Have 2 Feet But Only 1 On The Soccer Pitch?

          Many young soccer players develop their skills with just their right or left foot, but not both.  Very few players are proficient with both feet, and the players that are have more successful soccer careers.  If you only use one foot when playing soccer, you are never going to develop skills in the other foot.    

 

         So how do you become proficiently skilled with both feet?  You have to train your brain to use your non-dominant foot.  The best way to do this is with quality and repetition.  If you are using your non-dominant foot frequently with poor technique, your brain is only going to remember the improper way to kick a ball with that foot. It is important to focus on quality over quantity at first and then solidify your new skill with repetition.  

 

         When I was younger my soccer friends and I always waged a turf war with the local racquetball players in Southern California. The racquetball courts were the best place to improve our touch with the soccer ball, and the racquetball players had priority.  Other enclosed areas like an indoor soccer park, but not mom’s kitchen, are great places to work on proper technique and repetition when kicking or handling the ball with your non-dominant foot.  

 

How to train your non-dominant foot:

  1. Quality over quantity: Always use perfect technique
  2. Repetition: Practice, practice, practice
  3. At the racquetball court:
    1. Start 5 feet away from wall, pass the ball the with the inside of your non-dominant foot off the wall 100 times
    2. Start 10 feet away from the wall and repeat
    3. Drive the ball with the laces of your unskilled foot 100 times
    4. Repeat 10 times or more

The Neuroscience behind it……

 

          Recently in my neuroscience course we learned about Hebb’s postulate which states that training to do an activity properly will strengthen the circuitry in your brain that governs that activity.

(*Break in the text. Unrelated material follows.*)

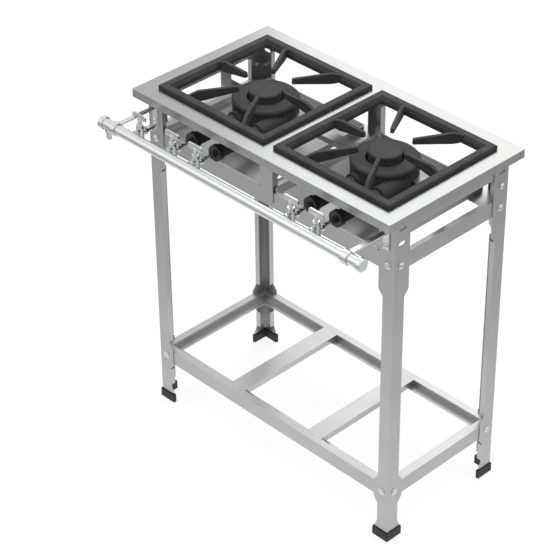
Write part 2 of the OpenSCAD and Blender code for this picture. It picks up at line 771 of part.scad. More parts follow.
// Cock handle number i: blade, hub, stem and the plug that turns in the body
module cock_handle(i) set_back() color(CHROME) translate([cock_xs[i], cock_y, pipe_z]) {
  plug_low = -cock_h / 2 + 3 + seat_gap;
  hub_low = cock_h / 2 + seat_gap;
  blade_low = handle_z - handle_h / 2;
  difference() {
    union() {
      translate([0, 0, plug_low]) cylinder(h = cock_h / 2 + 1 - plug_low, r = plug_r);
      translate([0, 0, hub_low]) cylinder(h = blade_low - cock_h / 2, r = plug_r - 1);
      translate([0, 0, hub_low]) cylinder(h = 3, r = cock_r - 1);
      translate([0, 0, blade_low - 3]) cylinder(h = 7, r1 = plug_r - 1, r2 = plug_r);
      translate([0, handle_t / 2, handle_z]) rotate([90, 0, 0]) linear_extrude(handle_t)
        rounded_rect(handle_len, handle_h, handle_h / 3);
    }
    rotate([0, 90, 0]) cylinder(h = 4 * plug_r, r = plug_r / 2, center = true);
  }
}

// Legs

// Points of an S-shaped shoulder from the width w0 at the height z0 to the width w1 at z1
function shoulder(w0, z0, w1, z1) = [for (i = [0 : shoulder_steps]) let (t = i / shoulder_steps)
  [w0 + (w1 - w0) * (1 - cos(180 * t)) / 2, z0 + (z1 - z0) * t]];

// Outline of a leg's flange: X is the width from the corner, Y is the height
module flange_outline() polygon(concat(
  [[0, foot_floor], [toe_w, foot_floor]],
  shoulder(toe_w, toe_top, shaft_w, toe_top + taper_h),
  shoulder(shaft_w, node_low - taper_h, node_w, node_low),
  shoulder(node_w, node_top, shaft_w, node_top + taper_h),
  shoulder(shaft_w, head_low - taper_h, head_w, head_low),
  [[head_w, leg_top], [0, leg_top]]));

// The turned edge of a leg's shaft between two heights
module leg_edge(z0, z1) translate([-shaft_w, -leg_lip, z0]) cube([leg_t, leg_lip, z1 - z0]);

module leg_flange() difference() {
  union() {
    rotate([90, 0, 0]) linear_extrude(leg_t) mirror([1, 0]) flange_outline();
    leg_edge(toe_top + taper_h, node_low - taper_h);
    leg_edge(node_top + taper_h, head_low - taper_h);
  }
  for (z = [leg_bolt_z, shelf_bolt_z]) flange_hole(bolt_in, z, bolt_r + bolt_gap);
}

module leg(sx, sy) set_back() color(STEEL) at_corner(sx, sy) both_flanges() leg_flange();

// The plan of an angle with the corner as origin, t thick and w long
module angle_plan(w, t) {
  translate([-w, -t]) square([w, t]);
  translate([-t, -w]) square([t, w]);
}

module feet() set_back() color(BLACK) all_corners() translate([stand_w / 2, stand_d / 2, 0]) difference() {
  thick = leg_t + 2 * foot_wall;
  play = 2 * fix_gap;
  translate([foot_wall, foot_wall, 0]) linear_extrude(foot_h) angle_plan(foot_w, thick);
  translate([fix_gap, fix_gap, foot_floor]) linear_extrude(foot_h) angle_plan(toe_w + play, leg_t + play);
}

// Shelf

module shelf_section() {
  translate([0, shelf_low]) square([sheet_t, shelf_h]);
  translate([0, shelf_z - sheet_t]) square([shelf_flat, sheet_t]);
  translate([shelf_flat - sheet_t, shelf_z - ledge_drop - sheet_t]) square([sheet_t, ledge_drop + sheet_t]);
  translate([shelf_flat - sheet_t, shelf_z - ledge_drop - sheet_t]) square([ledge_w + sheet_t, sheet_t]);
}

module shelf_rail_front() set_back() color(POLISHED) difference() {
  front_rail(rail_w, rail_d) shelf_section();
  corner_bolt_holes(shelf_bolt_z);
}

module shelf_rail_rear() set_back() color(POLISHED) difference() {
  rear_rail(rail_w, rail_d) shelf_section();
  corner_bolt_holes(shelf_bolt_z);
}

module shelf_rail_left() set_back() color(POLISHED) difference() {
  left_rail(rail_w, rail_d) shelf_section();
  corner_bolt_holes(shelf_bolt_z);
}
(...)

However, performing the activity improperly will reinforce bad form. 

 

         The lessons that can be learned from Hebb’s postulate can be applied to soccer players training their non-dominant foot.  By kicking the ball with perfect technique and with thousands of repetitions the player will train their brain to use their non-dominant foot.  I refer to this as “brain training” because most soccer athletes have the strength and flexibility to kick the soccer ball with their non-dominant leg, but they don’t know how to kick the ball like their dominant leg.  It might fascinate some to know that by using proper or improper technique when kicking the soccer ball that they’re actually changing their brain circuitry.